If a 25-year-old individual saves £500 into their pension per month, according to AJ Bell analysis, they could reach the lifetime limit by age 66 if enjoying investment growth of eight percent per year – post-charges.
With the MSCI world index returning an annualised return of 8.32 percent since 1987 – this outcome is perhaps more real than it may originally seem.
There may also be issues for midlife savers who are working towards their retirement – individuals who are in their 40s and 50s.
While AJ Bell has stated the pension lifetime allowance may not be a “significant concern” the freeze should definitely be kept on their radar.
Individuals who have built up a sizeable pension pot may need to readjust their pension strategy in order to factor in the lifetime allowance freeze.

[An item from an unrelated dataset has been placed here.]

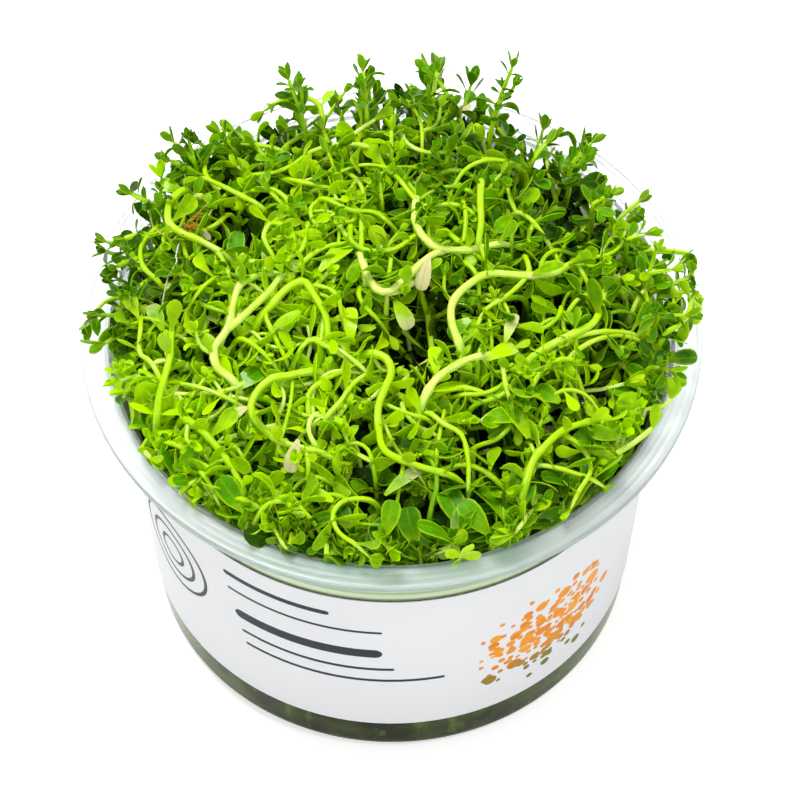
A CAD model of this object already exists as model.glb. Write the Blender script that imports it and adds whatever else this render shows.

For example, a 50-year-old with a £500,000 pension, putting away £500 a month and enjoying an eight percent growth would reach the lifetime allowance by 61-years-old.
Finally, individuals who are in their 60s may also have cause for concern with the lifetime allowance – even if they have stopped contributing to their pension.
Mr Selby concluded: “Take a 60-year-old with a fund worth £700,000 today – over £300,000 shy of the current lifetime allowance.
“If they make no more contributions and enjoy eight percent investment growth, they will hit the limit by age 66.
“Even those who have started taking an income need to take the lifetime allowance into account. This is because HMRC tests any growth you have enjoyed on your fund at age 75.”
The pension lifetime allowance is set to be frozen until the 2025/26 tax year, after which it is expected to increase once again at the rate of inflation.